A girlfriend of mine who shares the same birthday as me celebrated her birthday ALL month.  Not because she was turning a particular age that’s just what she wanted to do! One of her events was a Dance Palooza or a Zumba party.  Now 2 years ago I could hang with the best of them.  I was in better shape even though I was about the same size.  But this Saturday my body was like bitch please!!!  It was so stiff.  I knew I was gonna need several advil after.  I had a great time and it was fun but I have got to get my body together.  And it’s not even a vanity thing because, let’s face it, there will always be a dude who likes the thick ones, but it is a heart thing.  I am taking high blood pressure meds and I need to get off.  And we all know I’m an infomercial junkie and if you didn’t NOW you know.  Yep I bought the Shaun T’s new video Cize!  Let’s forget that I already have Hip Hop Abs, T25, 10 minute trainer, Turbo Jam, The Firm Express and a few more but I needed the newest thing so I got it.  BTW... I love Amazon Prime!
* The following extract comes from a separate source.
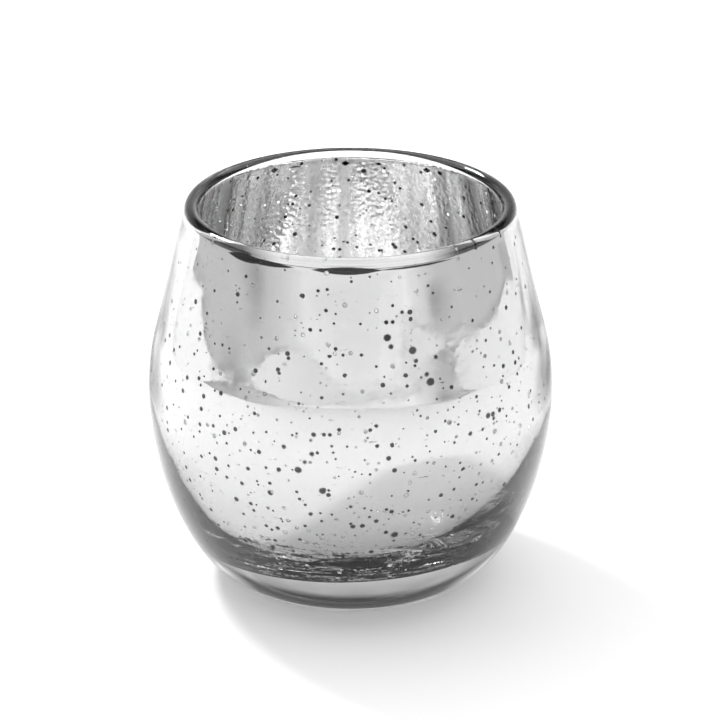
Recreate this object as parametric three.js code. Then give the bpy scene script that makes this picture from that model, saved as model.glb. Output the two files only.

You just order and the shit comes right to your house in 2 days!! I haven’t tried out the Prime Now but I hear you can order ice cream and it comes good and still frozen within the hour. Not that you want ice cream in this weather but hey it’s an option. Ok back to celebrating random birthdays… it think we all should do it more often. Life is way too short and you never know.  A soror of mine had a 74th birthday for her mom because WHY not?!?!  I don’t think you should wait for a significant age to celebrate.  DO it now!
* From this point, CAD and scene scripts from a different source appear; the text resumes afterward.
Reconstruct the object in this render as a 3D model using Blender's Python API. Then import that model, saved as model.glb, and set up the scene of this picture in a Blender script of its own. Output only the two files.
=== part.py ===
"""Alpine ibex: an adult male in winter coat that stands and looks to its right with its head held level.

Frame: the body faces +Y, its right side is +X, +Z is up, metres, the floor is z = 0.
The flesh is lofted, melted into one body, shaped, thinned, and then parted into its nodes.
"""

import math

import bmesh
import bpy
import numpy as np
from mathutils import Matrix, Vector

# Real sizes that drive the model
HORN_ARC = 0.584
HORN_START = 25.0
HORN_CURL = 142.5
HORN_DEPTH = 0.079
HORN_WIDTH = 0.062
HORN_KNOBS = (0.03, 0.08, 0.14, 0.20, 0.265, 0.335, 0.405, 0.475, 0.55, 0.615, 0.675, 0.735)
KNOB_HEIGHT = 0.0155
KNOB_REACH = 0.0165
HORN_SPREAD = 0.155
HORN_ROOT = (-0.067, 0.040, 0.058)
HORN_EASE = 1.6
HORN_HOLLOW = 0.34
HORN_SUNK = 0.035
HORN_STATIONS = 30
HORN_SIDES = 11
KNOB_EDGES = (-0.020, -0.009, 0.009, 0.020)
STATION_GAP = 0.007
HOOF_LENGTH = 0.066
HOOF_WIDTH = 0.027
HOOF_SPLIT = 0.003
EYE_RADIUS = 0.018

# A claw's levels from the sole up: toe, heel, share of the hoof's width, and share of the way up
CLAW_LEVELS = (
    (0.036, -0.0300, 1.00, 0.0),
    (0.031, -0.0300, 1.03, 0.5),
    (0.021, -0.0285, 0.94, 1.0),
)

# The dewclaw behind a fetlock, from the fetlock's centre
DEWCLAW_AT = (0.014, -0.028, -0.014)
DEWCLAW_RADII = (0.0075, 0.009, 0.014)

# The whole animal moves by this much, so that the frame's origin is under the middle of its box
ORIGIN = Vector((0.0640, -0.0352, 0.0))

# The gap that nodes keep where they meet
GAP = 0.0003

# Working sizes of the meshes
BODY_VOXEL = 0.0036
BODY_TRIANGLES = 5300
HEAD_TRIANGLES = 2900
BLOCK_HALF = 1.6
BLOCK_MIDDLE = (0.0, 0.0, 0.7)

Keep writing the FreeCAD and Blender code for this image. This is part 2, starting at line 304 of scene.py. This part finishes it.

WHY DON’T I HAVE POCKETS!!! Why do you designers make women’s pants without freaking pockets?!  I’m headed to a meeting and I need to stick a few tissues in my non-existent pockets. DAMN DAMN DAMN!!!!

And I’m sipping on tea.  It’s of some herbal variety not real all that good but hopefully it’ll push this bug outta me.  Why do I need to know who played the Sheila Dixon on the Wire character right this second.  Lawd I know why but that explanation will be way too long… SO yeah the same chick that is now on Chicago Med AND Hitch.   My brain is a beautiful thing!!